The Royal Court held that contractual interpretation relied on establishing the presumed objective intentions of the parties based on the words used, construed against its overall context or 'factual matrix'; ambiguity that cannot be resolved by referring to objective evidence should ordinarily be resolved in favour of commercial common sense.[4] Further, a document like a JCT standard form contract can be incorporated by reference if expressly referred to in the contractual documents, but the terms in the contractual documents are to be preferred to that of the standard form if they are inconsistent.[5] The Court then warned against holding that a contract had been agreed if the parties had merely been in negotiations.[6] Finally, the importance of considering both the words of the agreement themselves and the surrounding context, rather than thinking of them as being alternative considerations, was observed.[7] Accordingly, the Court concluded that it would first look to the precise phrasing of any clearly-documented agreement, considering the broader context as an aid to interpretation if necessary.[8]The Court commented that the implication of terms into contracts is settled law: terms will only be implied out of necessity.[9]

Contractual formation

Jersey contract law has its roots in Norman customary law, rather than English common law, and therefore has much in common with the French civil law of obligations which existed before it was codified.[10] For a valid contract to be formed, there needs to be capacity (ability to contract), consent (willingness to contract), objet and cause; objet is the content of what the party undertakes, and cause is the reason why the party undertakes the obligation.[11] Further, it is implicit that an agreement must be sufficiently certain to be binding.[12]

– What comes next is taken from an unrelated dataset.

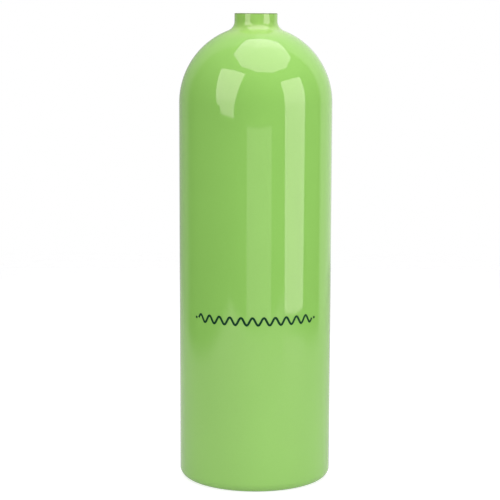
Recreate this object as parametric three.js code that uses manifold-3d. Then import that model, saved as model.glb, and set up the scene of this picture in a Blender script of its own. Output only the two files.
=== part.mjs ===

Capacity and cause not being in issue, the Court first analysed consent. While it was clear that the parties thought they had come to some form of agreement, they had divergent understandings of the content of that agreement.[13] Having carefully surveyed the Jersey precedents, which themselves drew on various English and French authorities, the Court concluded that the meeting of minds for there to be valid consent in Jersey contract law must be assessed objectively (like in England); he observed that it was desirable to have certainty in commercial transactions and that a civilian or French approach did not have to be adopted invariably.[14] As for objet, the Court underlined the need for the promised performance to be certain, possible and lawful.[15] The Court also alternatively considered estoppel and unjust enrichment (enrichissement sans cause).[16] However, the dispute ultimately did not turn on either of these. [17]

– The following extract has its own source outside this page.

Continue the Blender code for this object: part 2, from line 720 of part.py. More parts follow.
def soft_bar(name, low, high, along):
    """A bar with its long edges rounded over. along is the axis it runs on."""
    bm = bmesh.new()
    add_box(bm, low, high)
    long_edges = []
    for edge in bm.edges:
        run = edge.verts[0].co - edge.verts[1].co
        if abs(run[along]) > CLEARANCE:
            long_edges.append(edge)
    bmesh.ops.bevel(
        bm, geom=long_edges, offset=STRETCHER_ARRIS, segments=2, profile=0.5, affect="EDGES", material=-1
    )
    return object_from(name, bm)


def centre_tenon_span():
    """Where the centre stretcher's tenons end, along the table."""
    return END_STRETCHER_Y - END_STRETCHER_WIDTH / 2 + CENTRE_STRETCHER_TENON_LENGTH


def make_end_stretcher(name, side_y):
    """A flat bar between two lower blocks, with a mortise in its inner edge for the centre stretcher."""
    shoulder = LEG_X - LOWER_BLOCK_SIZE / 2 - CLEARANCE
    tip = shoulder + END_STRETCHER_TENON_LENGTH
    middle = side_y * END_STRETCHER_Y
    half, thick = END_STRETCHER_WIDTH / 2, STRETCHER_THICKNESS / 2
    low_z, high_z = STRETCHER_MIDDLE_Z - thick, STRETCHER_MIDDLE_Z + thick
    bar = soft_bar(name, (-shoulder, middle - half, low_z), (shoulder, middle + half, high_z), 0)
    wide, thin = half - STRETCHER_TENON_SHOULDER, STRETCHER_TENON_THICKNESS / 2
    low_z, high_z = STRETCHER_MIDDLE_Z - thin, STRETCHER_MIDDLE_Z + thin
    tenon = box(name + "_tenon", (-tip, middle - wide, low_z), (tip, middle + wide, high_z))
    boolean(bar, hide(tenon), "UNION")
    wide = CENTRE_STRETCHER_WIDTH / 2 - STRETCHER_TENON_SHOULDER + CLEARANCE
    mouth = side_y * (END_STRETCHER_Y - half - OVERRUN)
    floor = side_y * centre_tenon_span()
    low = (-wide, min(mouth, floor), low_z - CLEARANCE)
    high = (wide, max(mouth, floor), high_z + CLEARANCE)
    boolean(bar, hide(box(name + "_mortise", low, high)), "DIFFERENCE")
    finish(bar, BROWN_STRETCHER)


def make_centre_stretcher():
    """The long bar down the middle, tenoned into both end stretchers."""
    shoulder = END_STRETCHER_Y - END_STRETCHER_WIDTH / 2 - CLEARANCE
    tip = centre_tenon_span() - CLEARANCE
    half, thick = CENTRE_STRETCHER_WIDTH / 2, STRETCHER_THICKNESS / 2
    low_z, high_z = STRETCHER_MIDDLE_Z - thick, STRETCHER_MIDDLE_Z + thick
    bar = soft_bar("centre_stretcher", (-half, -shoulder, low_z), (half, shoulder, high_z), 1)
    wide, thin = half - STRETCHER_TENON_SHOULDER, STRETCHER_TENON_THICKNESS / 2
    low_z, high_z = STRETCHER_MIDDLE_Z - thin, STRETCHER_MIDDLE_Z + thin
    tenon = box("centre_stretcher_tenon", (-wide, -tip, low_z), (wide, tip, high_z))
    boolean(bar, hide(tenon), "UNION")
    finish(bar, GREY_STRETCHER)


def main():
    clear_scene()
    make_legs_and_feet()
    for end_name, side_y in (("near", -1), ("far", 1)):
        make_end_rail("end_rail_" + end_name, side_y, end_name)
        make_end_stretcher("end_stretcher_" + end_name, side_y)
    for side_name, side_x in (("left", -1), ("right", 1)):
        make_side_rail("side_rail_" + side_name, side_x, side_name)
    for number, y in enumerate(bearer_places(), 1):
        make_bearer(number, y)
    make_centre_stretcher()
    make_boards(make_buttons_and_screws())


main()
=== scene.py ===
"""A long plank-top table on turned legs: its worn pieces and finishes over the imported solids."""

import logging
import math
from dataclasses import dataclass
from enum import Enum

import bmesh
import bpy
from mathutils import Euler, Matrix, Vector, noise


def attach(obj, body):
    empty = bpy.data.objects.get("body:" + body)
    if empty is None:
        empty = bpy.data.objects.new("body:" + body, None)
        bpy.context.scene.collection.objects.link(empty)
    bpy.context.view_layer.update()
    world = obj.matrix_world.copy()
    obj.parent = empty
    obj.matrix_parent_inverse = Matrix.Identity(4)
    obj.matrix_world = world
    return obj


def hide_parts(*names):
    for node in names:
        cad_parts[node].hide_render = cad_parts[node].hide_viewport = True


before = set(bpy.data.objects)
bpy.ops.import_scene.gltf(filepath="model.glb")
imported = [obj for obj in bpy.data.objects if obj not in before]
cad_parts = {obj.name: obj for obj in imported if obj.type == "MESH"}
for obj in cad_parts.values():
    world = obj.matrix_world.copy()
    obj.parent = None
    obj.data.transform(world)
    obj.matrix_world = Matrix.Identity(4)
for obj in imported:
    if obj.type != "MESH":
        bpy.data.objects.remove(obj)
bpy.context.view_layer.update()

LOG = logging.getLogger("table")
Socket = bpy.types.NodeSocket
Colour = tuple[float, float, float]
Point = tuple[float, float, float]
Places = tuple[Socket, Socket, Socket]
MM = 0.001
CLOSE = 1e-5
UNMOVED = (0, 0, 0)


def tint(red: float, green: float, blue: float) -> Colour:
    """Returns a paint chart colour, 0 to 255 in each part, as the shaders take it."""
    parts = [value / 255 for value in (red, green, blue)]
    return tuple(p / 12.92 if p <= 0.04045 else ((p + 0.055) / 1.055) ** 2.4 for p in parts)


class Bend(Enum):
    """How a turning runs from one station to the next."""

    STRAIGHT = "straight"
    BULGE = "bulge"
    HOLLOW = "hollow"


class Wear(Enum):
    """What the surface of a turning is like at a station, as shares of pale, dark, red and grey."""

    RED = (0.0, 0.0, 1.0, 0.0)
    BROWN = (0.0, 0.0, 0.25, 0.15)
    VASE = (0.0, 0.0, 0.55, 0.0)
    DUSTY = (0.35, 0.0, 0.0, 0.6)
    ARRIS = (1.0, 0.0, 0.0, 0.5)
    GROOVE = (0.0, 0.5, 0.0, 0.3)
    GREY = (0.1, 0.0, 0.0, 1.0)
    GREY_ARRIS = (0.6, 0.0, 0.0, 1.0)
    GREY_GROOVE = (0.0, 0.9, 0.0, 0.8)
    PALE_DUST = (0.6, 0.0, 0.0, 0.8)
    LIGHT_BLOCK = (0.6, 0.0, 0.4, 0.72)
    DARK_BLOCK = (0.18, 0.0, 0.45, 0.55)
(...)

Having carefully considered the law and facts, the Court concluded that the inconsistencies between the email exchanges and the Letter of Intent were not fatal; it was clear that both parties needed some basis upon which for the works to proceed despite their different positions, and consequently some sort of agreement was reached.[18] A contract had come into existence.[19] However, the very advanced discussions on entering a JCT standard form contract meant that it had been incorporated, by reference, into the parties' agreement.[20] Particularly, their subsequent conduct appeared to reflect a common understanding that they had contracted on that basis – and indeed the Letter of Intent was ultimately entirely superseded.[21] The applicable terms were based on the JCT standard form contract.[22] The Court concluded, therefore, that the Defendant was entitled to the contractual payments sought, the various delays to the project being attributable to the Plaintiff.[23]

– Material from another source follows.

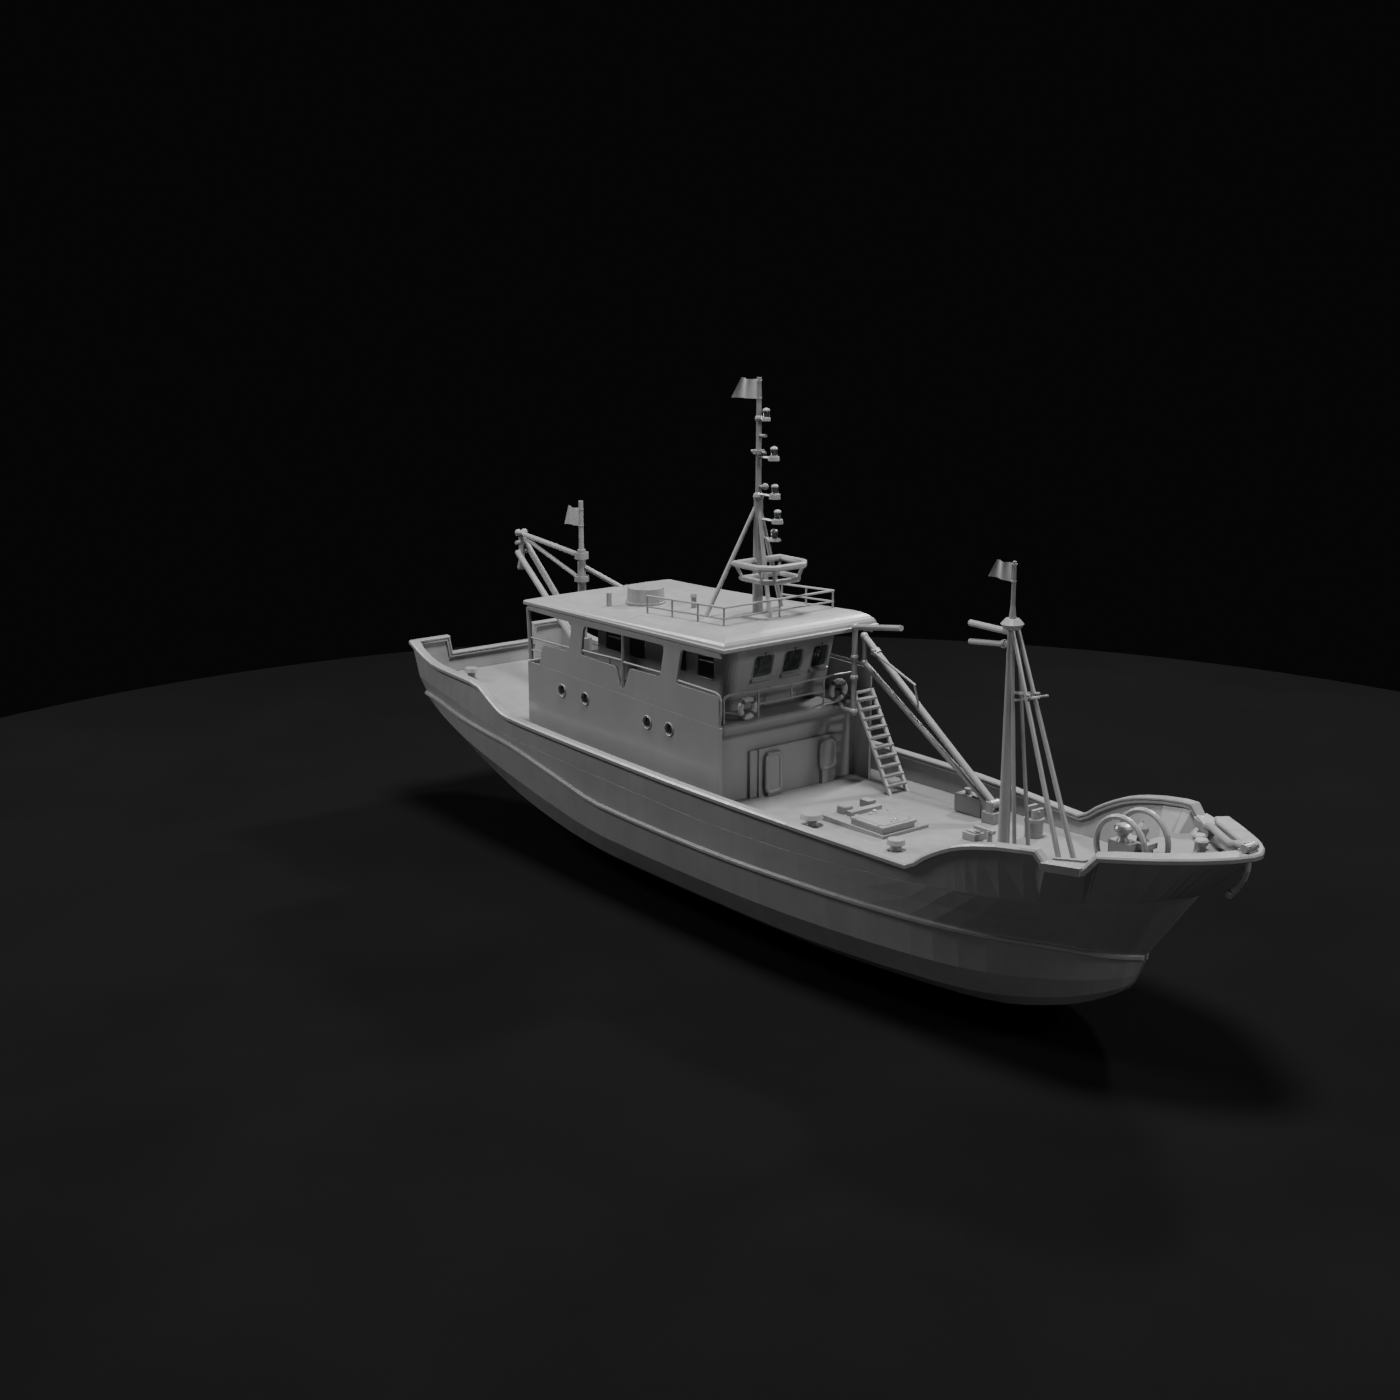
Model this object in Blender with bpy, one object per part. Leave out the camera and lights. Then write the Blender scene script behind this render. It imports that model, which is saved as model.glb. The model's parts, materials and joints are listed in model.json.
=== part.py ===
"""A steel fishing boat of the stern-deckhouse type, about 32 m long, as separate pieces.

Frame: metres, +X to the bow, +Y to port, +Z up, origin on the waterline amidships.
"""
import math

import bmesh
import bpy
from mathutils import Matrix, Vector

GAP = 0.0003            # gap between fixed pieces that touch
RUN = 0.0008            # gap at a pin, a seal or a stop

# Hull: one row per station, from the transom to the stem
HULL_COLUMNS = ("x_keel", "x_strake", "x_deck", "x_rail", "y_bilge", "y_strake", "y_deck", "y_rail",
                "z_keel", "z_strake", "z_deck", "z_rail")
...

Even sophisticated commercial parties sometimes fail to reduce their entire agreement into writing. Here, the Plaintiff was an experienced businessman and the Defendant was an established construction company. Owing to time pressures, various stop-gap, partially documented arrangements were entered into to avoid having the project grind to a halt. While it would be best to ensure that higher value and / or complex commercial arrangements are clearly documented with the benefit of legal advice, it is noteworthy that the Court considered the particular facts of the case in great detail, particularly its overall context, in determining the existence and shape of the agreement between the parties. Evidently, the Royal Court is attuned to the realities of doing business and will take a rigorous but practical approach where needed.


[1] Sir Bob Murray CBE v Camerons Limited [2020] JRC 179

[2] Ibid., [6] to [9].

[3] Ibid., [10] to [18].

[4] Ibid., [149], citing The Parish of St Helier v The Minister for Infrastructure [2017] JCA 027, [12] to [13].

[5] Ibid., [150] to [151], citing Calligo Limited v Professional Building Systems CI Limited [2017] 2 JLR 271, [131] and Sabah Glour and Feed Mills v Comfez Limited [1998] 2 Lloyds Reports 3.

[6] Ibid., [152], citing RTS Flexible Systems Limited v Molkerei Alois Muller Gmbh & Company KG (UK Production) [2010] UKSC 14, [47].

[7] Ibid., [153], citing Trico Limited v Anthony Buckingham [2020] JCA 067, [56] to [57].

[8] Ibid., [154].

[9] Ibid., [203], citing Grove and Briscoe v Briscoe [2005] JLR 348, [15] to [17].

[10] Snell v Beadle [2001] 2 AC 304 (PC), [19].

[11] Selby v Romerill [1996 JLR 210], 218 to 219.

[12] Sir Bob Murray CBE v Camerons Limited [2020] JRC 179, [154], citing Minister of Treasury and Resources v Harcourt Development Limited [2014] (2) JLR 353, [17].

[13] Ibid., [158].

[14] Ibid., [189] to [192].

[15] Ibid., [193] to [198], citing, inter alia, Marett v O'Brien [2008] JLR 384, [62].

[16] Ibid., [199] to [205], citing Flynn v Reid [2012] (1) JLR 449.

[17] Ibid., [220] to [223].

[18] Ibid., [206] to [210].

[19] Ibid., [224] to [225].

[20] Ibid., [211] to [213].

[21] Ibid., [214] to [218].

[22]Ibid., [226].

[23] Ibid., [219] and [227] to [230].